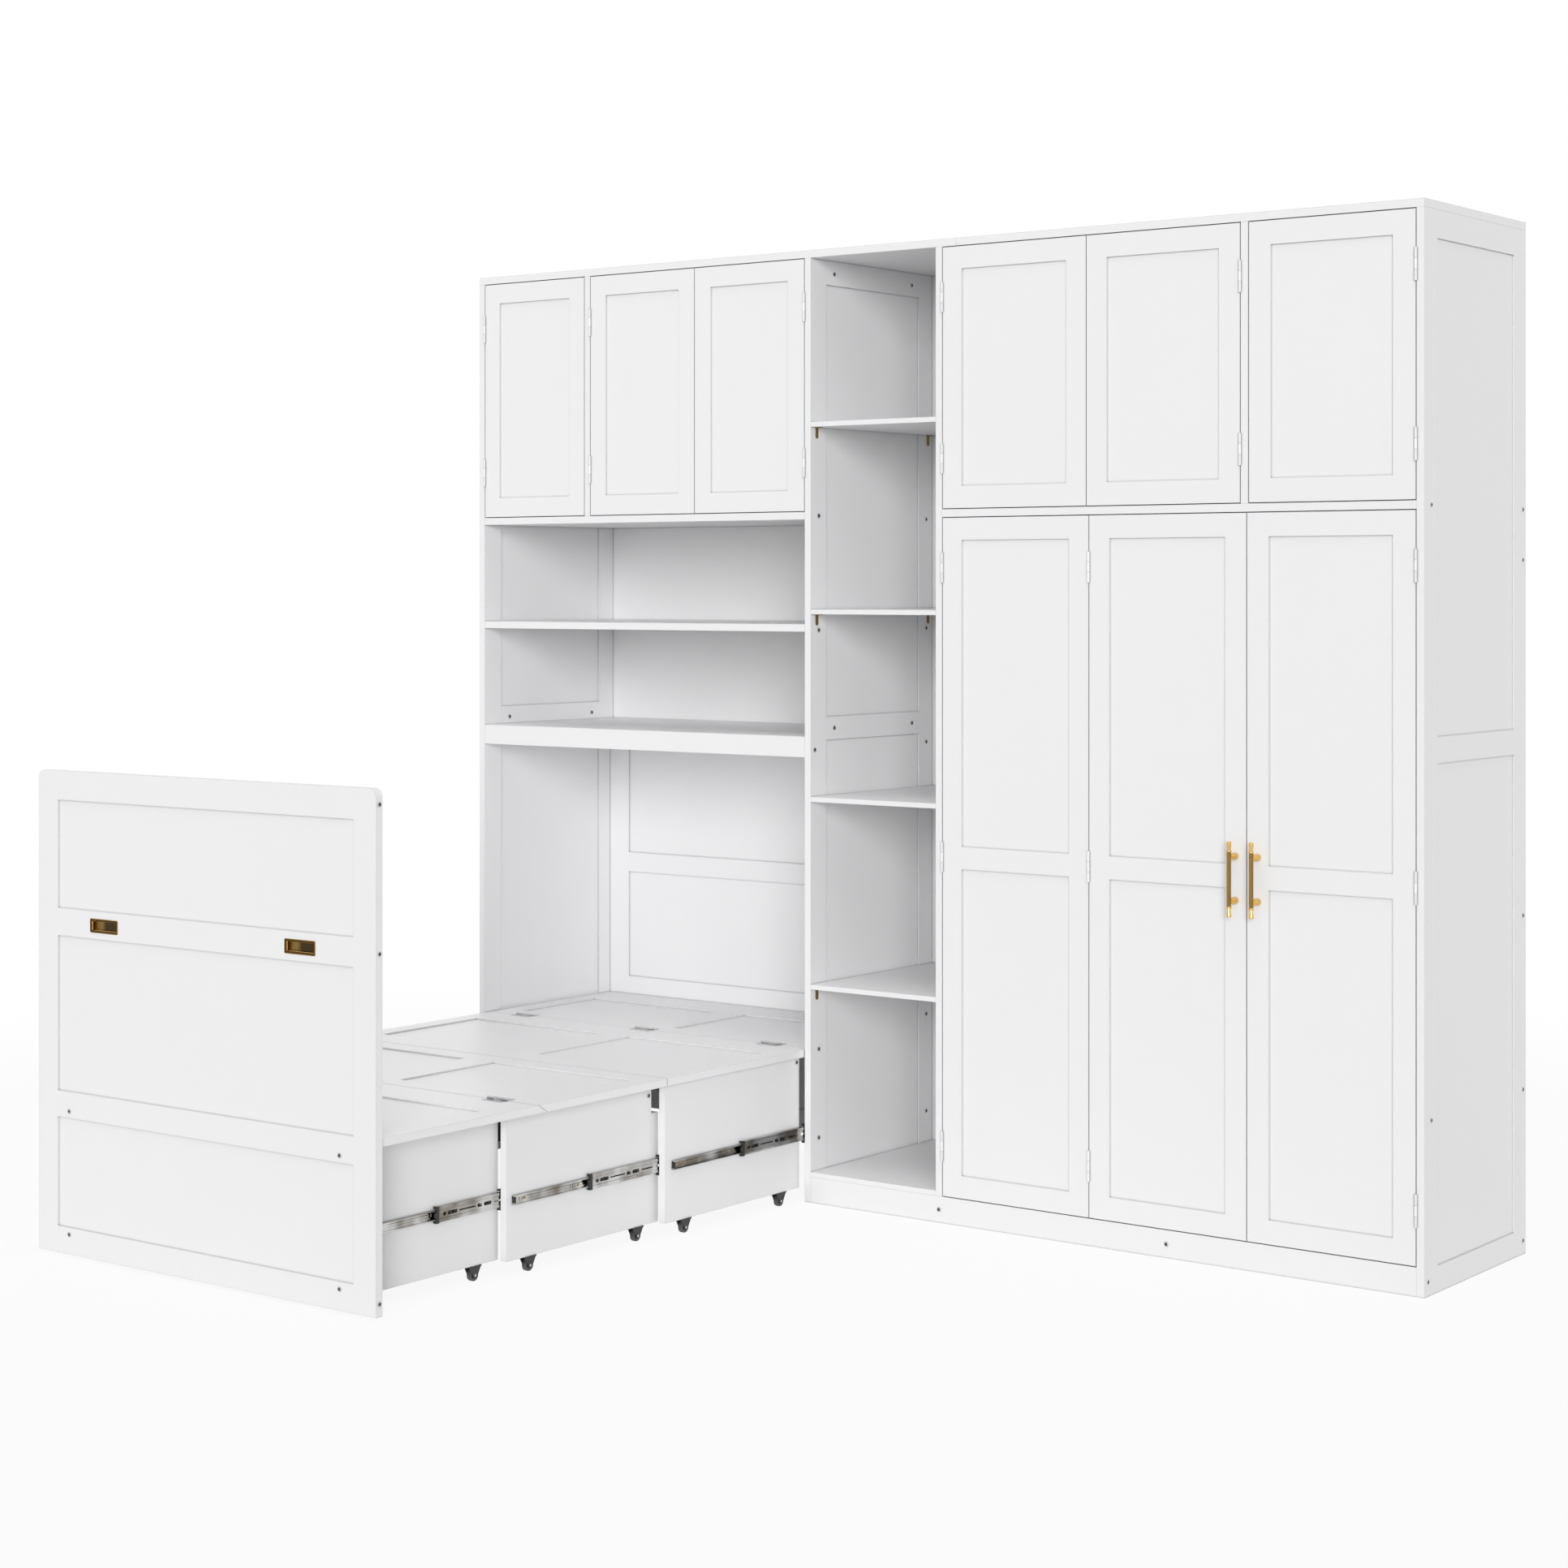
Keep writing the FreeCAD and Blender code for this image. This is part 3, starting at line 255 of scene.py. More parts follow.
# Crossed grooves, so many around the bar and along it.
def knurledBrass(name, colour, deep, roughness, around, along):
    material, net = newMaterial(name)
    spot = net.across("turned")
    u = spot * (around * math.tau)
    v = spot.beside("Y") * (along * math.tau)
    studs = (u + v).maths("SINE") * (u - v).maths("SINE") * 0.5 + 0.5
    net.finish(Base_Color=net.mix(studs, deep, colour), Metallic=1.0, Roughness=roughness + (1 - studs) * 0.2,
               Normal=net.bump(studs, 0.7, 0.6 * mm))
    return material


finishes = {
    "white_paint": satinWhite("satin white paint", paint),
    "white_metal": satinWhite("white hinge enamel", enamel),
    "black_metal": castPlastic("black powder coat", (0.006, 0.006, 0.006), (0.012, 0.012, 0.012), 0.5),
    "gold_handle": polishedBrass("polished gold", (0.86, 0.56, 0.17), (0.74, 0.44, 0.1), 0.16),
    "gold_knurl": knurledBrass("knurled gold", (0.5, 0.29, 0.075), (0.1, 0.055, 0.014), 0.3, 20.0, 70.0),
    "brass_pull": agedBrass("antique brass", (0.3, 0.19, 0.055), (0.06, 0.04, 0.016), 0.28),
    "dark_brass": polishedBrass("dark brass", (0.13, 0.075, 0.024), (0.07, 0.04, 0.013), 0.24),
    "screw_brass": polishedBrass("screw brass", (0.4, 0.24, 0.06), (0.25, 0.14, 0.03), 0.3),
    "bronze_bracket": polishedBrass("bronze plate", (0.46, 0.31, 0.1), (0.27, 0.17, 0.05), 0.36),
    "slide_steel": platedSteel("slide steel", (0.7, 0.7, 0.69), (0.16, 0.13, 0.09), 0.15, "Y"),
    "bright_steel": platedSteel("nickel steel", (0.7, 0.7, 0.7), (0.6, 0.6, 0.62), 0.32, "X", 30.0),
    "grey_plastic": castPlastic("caster grey", (0.016, 0.016, 0.018), (0.035, 0.035, 0.038), 0.34),
    "wheel_plastic": castPlastic("wheel grey", (0.055, 0.055, 0.06), (0.11, 0.11, 0.115), 0.33),
    "black_plastic": castPlastic("black nylon", (0.01, 0.01, 0.01), (0.02, 0.02, 0.02), 0.4),
    "dark_hole": castPlastic("dark recess", (0.03, 0.03, 0.03), (0.05, 0.05, 0.05), 0.6),
}
print("materials made:", len(finishes))

slotOf = {entry["node"]: entry["material_slot"] for entry in frame["record"]["subparts"]}
for nodeName, piece in frame["nodes"].items():
    piece.data.materials.clear()
    piece.data.materials.append(finishes[slotOf[nodeName]])


# Mesh helpers

sharpFrom = math.radians(35)   # an edge that turns further stays sharp on a smooth piece


# The boxes of a CAD node's separate solids, as lowest and highest corners.
def islands(nodeName):
    work = bmesh.new()
    work.from_mesh(frame["nodes"][nodeName].data)
    bmesh.ops.remove_doubles(work, verts=work.verts, dist=0.02 * mm)
    left = set(work.verts)
    boxes = []
    while left:
        stack = [left.pop()]
        low, high = stack[0].co.copy(), stack[0].co.copy()
        while stack:
            vert = stack.pop()
            low = Vector(map(min, low, vert.co))
            high = Vector(map(max, high, vert.co))
            for edge in vert.link_edges:
                other = edge.other_vert(vert)
                if other in left:
                    left.remove(other)
                    stack.append(other)
        boxes.append((low, high))
    work.free()
    return boxes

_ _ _

--- Written request ---
The lines from the top of the data above down to the line containing "return material" are to be copied exactly; no other line should appear.

--- Result of this task ---
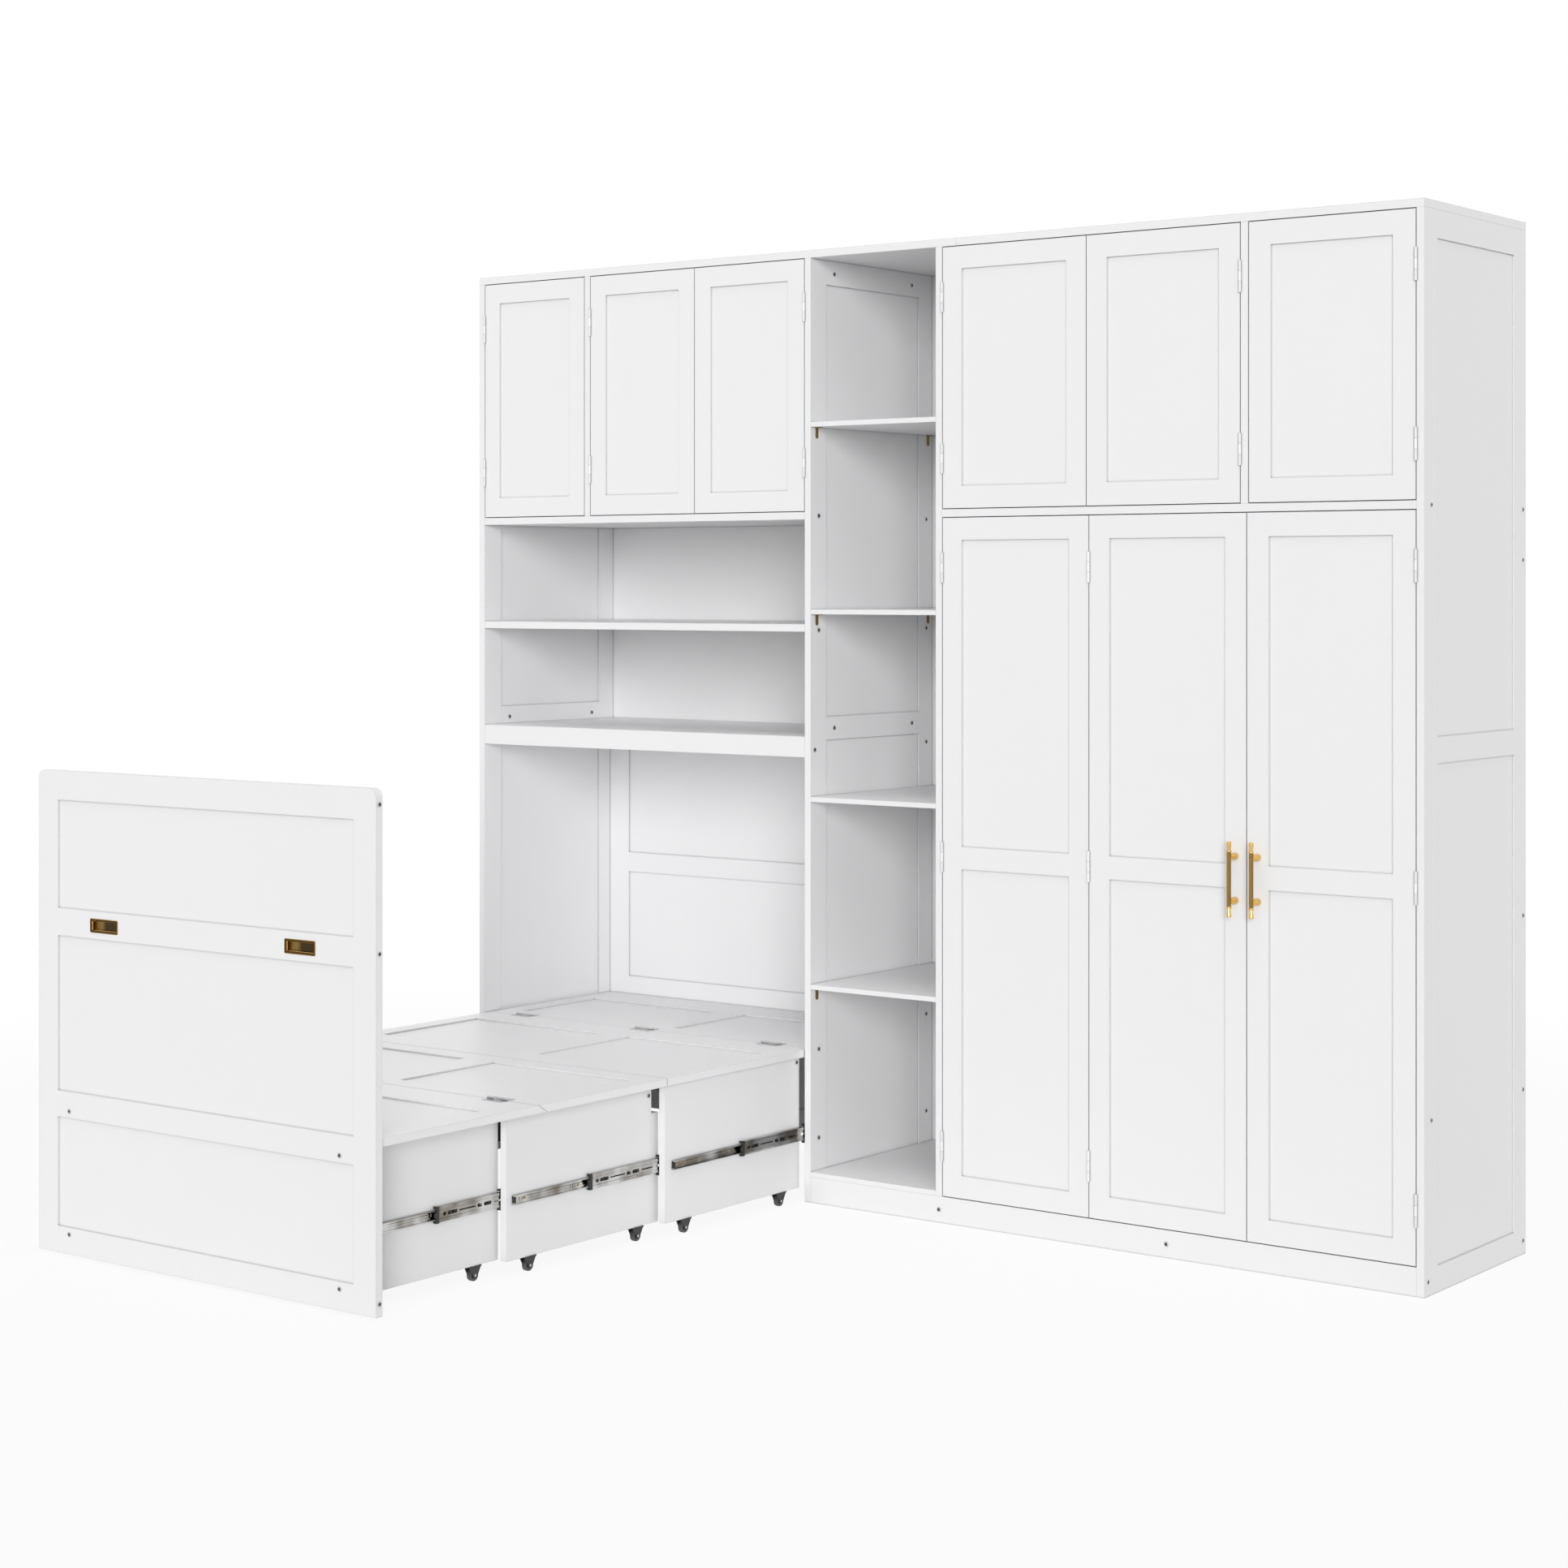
Keep writing the FreeCAD and Blender code for this image. This is part 3, starting at line 255 of scene.py. More parts follow.
# Crossed grooves, so many around the bar and along it.
def knurledBrass(name, colour, deep, roughness, around, along):
    material, net = newMaterial(name)
    spot = net.across("turned")
    u = spot * (around * math.tau)
    v = spot.beside("Y") * (along * math.tau)
    studs = (u + v).maths("SINE") * (u - v).maths("SINE") * 0.5 + 0.5
    net.finish(Base_Color=net.mix(studs, deep, colour), Metallic=1.0, Roughness=roughness + (1 - studs) * 0.2,
               Normal=net.bump(studs, 0.7, 0.6 * mm))
    return material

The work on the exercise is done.